> _Task to complete_:
Exactly the lines from the one that contains "Continue the Blender" to the one that contains "subsurface: float = 0.35", both lines included, should be copied, and no others.

> _Task material_:
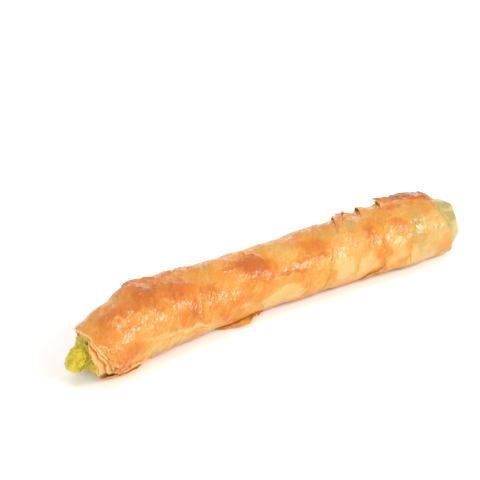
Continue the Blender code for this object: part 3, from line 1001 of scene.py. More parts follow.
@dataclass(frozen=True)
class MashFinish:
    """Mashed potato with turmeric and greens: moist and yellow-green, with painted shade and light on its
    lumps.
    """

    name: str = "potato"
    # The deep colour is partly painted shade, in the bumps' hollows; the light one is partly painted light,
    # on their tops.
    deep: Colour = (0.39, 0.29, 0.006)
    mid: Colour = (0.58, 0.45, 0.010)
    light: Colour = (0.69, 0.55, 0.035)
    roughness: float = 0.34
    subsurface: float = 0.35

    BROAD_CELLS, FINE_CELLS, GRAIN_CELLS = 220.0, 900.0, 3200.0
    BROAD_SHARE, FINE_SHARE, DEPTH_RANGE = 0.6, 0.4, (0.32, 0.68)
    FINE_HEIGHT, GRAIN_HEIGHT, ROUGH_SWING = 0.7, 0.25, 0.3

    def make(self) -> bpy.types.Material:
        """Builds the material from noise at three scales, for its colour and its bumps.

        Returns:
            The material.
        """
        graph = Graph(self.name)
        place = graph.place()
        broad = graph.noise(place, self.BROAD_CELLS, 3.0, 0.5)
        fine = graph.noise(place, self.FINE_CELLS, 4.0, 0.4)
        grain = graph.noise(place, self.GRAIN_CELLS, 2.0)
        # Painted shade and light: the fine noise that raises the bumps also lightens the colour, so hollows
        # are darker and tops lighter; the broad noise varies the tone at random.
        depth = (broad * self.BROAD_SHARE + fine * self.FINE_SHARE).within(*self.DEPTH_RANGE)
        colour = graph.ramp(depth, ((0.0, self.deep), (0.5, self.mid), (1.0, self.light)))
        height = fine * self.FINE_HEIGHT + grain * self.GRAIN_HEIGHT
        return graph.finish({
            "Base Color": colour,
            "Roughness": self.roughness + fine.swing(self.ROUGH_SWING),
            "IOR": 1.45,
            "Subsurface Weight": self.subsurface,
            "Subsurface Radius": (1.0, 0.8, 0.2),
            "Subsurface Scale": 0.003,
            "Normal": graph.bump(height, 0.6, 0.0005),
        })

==

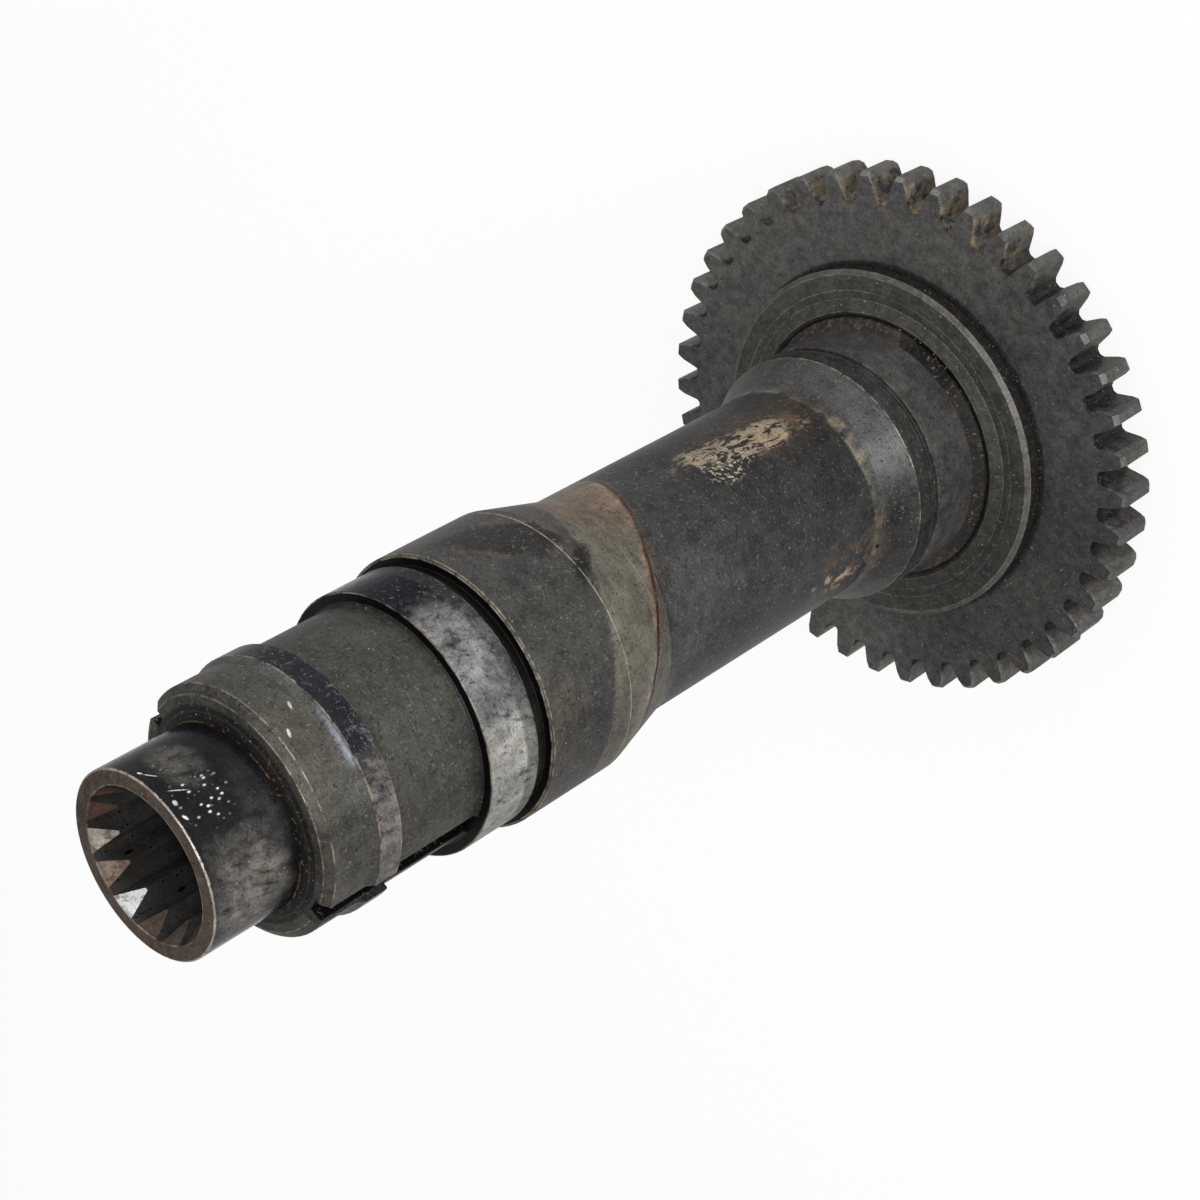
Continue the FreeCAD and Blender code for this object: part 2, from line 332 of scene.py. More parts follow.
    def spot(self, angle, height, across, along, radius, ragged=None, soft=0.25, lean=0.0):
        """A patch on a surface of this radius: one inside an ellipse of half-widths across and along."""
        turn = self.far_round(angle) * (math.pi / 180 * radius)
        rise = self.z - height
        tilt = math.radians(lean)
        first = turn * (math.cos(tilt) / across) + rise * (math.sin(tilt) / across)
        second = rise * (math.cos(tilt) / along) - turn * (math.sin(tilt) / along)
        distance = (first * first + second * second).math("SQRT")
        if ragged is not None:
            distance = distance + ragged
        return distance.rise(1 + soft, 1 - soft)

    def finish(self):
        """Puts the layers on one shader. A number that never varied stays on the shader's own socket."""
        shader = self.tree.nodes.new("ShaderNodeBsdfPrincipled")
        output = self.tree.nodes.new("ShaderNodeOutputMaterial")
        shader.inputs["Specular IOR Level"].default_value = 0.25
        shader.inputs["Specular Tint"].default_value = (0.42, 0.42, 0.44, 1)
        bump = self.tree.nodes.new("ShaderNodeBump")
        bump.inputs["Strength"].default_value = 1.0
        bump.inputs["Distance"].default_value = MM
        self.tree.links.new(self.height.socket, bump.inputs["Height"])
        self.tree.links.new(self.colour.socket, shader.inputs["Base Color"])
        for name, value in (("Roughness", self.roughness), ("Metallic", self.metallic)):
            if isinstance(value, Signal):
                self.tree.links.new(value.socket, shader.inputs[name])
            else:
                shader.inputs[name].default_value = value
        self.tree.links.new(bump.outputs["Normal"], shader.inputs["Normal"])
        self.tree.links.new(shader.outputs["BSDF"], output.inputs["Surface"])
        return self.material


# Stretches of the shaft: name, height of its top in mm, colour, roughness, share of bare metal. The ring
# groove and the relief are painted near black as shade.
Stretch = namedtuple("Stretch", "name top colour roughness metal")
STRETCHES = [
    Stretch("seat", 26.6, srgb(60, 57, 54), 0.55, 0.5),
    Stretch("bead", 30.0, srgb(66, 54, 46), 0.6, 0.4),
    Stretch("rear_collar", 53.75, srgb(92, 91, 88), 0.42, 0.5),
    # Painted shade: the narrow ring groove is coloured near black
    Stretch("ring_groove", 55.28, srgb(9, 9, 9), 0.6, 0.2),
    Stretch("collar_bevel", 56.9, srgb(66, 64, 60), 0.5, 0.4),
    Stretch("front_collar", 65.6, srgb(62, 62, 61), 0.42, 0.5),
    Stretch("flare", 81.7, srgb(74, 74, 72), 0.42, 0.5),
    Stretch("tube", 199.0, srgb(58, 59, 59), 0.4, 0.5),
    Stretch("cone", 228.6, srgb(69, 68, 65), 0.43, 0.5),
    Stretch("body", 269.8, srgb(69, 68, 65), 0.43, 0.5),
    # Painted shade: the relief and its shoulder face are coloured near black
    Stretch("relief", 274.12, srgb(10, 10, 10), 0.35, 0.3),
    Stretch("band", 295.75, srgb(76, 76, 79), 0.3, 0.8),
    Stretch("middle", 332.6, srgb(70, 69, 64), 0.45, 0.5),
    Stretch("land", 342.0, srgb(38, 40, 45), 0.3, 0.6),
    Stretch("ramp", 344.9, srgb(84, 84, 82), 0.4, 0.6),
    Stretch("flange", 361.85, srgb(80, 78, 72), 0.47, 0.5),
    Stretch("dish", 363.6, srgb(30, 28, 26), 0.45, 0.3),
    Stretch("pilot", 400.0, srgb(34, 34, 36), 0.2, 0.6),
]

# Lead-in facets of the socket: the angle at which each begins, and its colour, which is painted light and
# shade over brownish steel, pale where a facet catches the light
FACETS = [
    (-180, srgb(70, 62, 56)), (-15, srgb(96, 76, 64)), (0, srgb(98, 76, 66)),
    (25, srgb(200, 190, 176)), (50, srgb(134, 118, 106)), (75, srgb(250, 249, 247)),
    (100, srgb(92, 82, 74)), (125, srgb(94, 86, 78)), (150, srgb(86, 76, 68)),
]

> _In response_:
Continue the Blender code for this object: part 3, from line 1001 of scene.py. More parts follow.
@dataclass(frozen=True)
class MashFinish:
    """Mashed potato with turmeric and greens: moist and yellow-green, with painted shade and light on its
    lumps.
    """

    name: str = "potato"
    # The deep colour is partly painted shade, in the bumps' hollows; the light one is partly painted light,
    # on their tops.
    deep: Colour = (0.39, 0.29, 0.006)
    mid: Colour = (0.58, 0.45, 0.010)
    light: Colour = (0.69, 0.55, 0.035)
    roughness: float = 0.34
    subsurface: float = 0.35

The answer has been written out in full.